We've just gone through, during the last two years, a period of extraordinary focus and journalistic output domestically, together with an unnerving set of concerns about the viability of existing news institutions and the future of journalism. It's definitely not clear that all alarms are properly sounded. The last election cycle makes one wonder whether we have actually seen a democratic deficit in information and news or the emergence of an amazing new time.

Somewhere out there, we need to find the complex combination of improving conditions for journalistic institutions to exist, by lowering their costs of access to international and other news, improving demand through media literacy and other techniques, and finding new streams of revenue.

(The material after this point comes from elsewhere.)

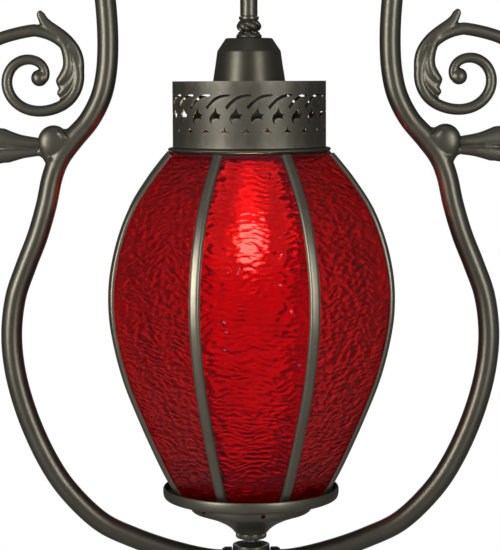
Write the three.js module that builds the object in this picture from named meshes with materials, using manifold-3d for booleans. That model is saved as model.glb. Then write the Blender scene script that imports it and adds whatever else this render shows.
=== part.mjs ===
// Sanctuary lamp: an octagonal egg lantern of bent ruby glass, seated in a pan and framed by a lyre of
// bent tube with cast scroll brackets, hung by a short stem and a swivel from a ceiling canopy.
// Millimetres, +Z up, the lyre lies in the XZ plane and the front faces -Y.
// The origin is the middle of the mounting strap's top face, against the ceiling.
import * as THREE from 'three';
import { mergeVertices } from 'three/addons/utils/BufferGeometryUtils.js';
import Module from 'manifold-3d';

const wasm = await Module();
wasm.setup();

// ---------------------------------------------------------------- driving dimensions
const GAP = 0.3;                    // clearance between pieces that touch
const LANTERN_TOP = -337;           // lantern's top edge, measured down from the ceiling
const LANTERN_TURN = 1.8;           // degrees the lantern is turned in its pan
const SIDES = 8;                    // glass panels, and ribs between them

const CANOPY_RADIUS = 65;
const CANOPY_DEPTH = 31;
const STEM_RADIUS = 6.5;
const STEM_BORE = 4.6;
const TUBE_RADIUS = 7.95;           // 5/8 inch frame tube
const TUBE_BORE = 6.4;
const SWIVEL_DROP = 66;             // cross pin, measured down from the ceiling
const PIN_RADIUS = 3;

// Everything below is measured from the lantern's top edge, z = 0 in the lamp's own group.
const HUB_TOP = 208;                // where the frame tubes meet the top hub
const HUB_BOTTOM = -365;            // where the frame tubes meet the bottom hub
const HUB_REACH = 19.3;             // half the space that each hub and its ferrules fill
const HUB_HEAD = 14.4;              // hub's top and foot, above and below its tubes' line
const HUB_FOOT = 13;

const GALLERY_RADIUS = 57.6;
const GALLERY_HEIGHT = 49;
const GALLERY_WALL = 1.2;
const MOTIFS = 23;                  // pierced wave motifs round the gallery
const MOTIF_TURN = -2.95;           // degrees from the front to the first motif
const MOTIF_DROP = -19.5;

const RIB_WIDTH = 8.8;
const RIB_DEPTH = 1.3;              // height of a rib's crown above the corner of the glass
const RIB_WEB = 1.6;
const GLASS_THICKNESS = 3;
const FLANGE_FOOT = -52.4;
const LANTERN_FOOT = -312.6;        // foot of the ribs and glass

const PAN_RADIUS = 67;
const PAN_HOLES = 6;
const PAN_HOLE_TURN = 11;           // degrees from the front to the first air hole
const CAP_TOP = 31.9;
const BULB_RADIUS = 33.5;
const BULB_CENTRE = -115;

const QUARTER = Math.PI / 2;
const radians = THREE.MathUtils.degToRad;

// ---------------------------------------------------------------- materials
const metal = (color, roughness) => new THREE.MeshStandardMaterial({ color, roughness, metalness: 0.9 });
const bronze = () => metal(0x3c3931, 0.42);
const steel = () => metal(0x8d9094, 0.45);
const brass = () => metal(0xb08d4a, 0.35);
const rubyGlass = () => new THREE.MeshStandardMaterial({
  color: 0xa30014, roughness: 0.18, metalness: 0, transparent: true, opacity: 0.75,
});
const opalGlass = () => new THREE.MeshStandardMaterial({ color: 0xf6efe2, roughness: 0.35, metalness: 0 });
const porcelain = () => new THREE.MeshStandardMaterial({ color: 0xe9e4d8, roughness: 0.4, metalness: 0 });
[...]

Pretty obviously what needs to be saved are the functions of journalism themselves, not necessarily the institutions in which they are currently imbedded. And the Orwellian dangers of a government-encouraged "free press" are also pretty obvious.

David Yassky, at the time a young legal scholar, once wrote about "eras" of the First Amendment concluding that the free speech and press clause has meant different things in American society at different times. Perhaps we're on the brink of a new era: when the Amendment will come to symbolize an affirmative opportunity for government to recognize and support the importance of news and information in a democracy as a public good.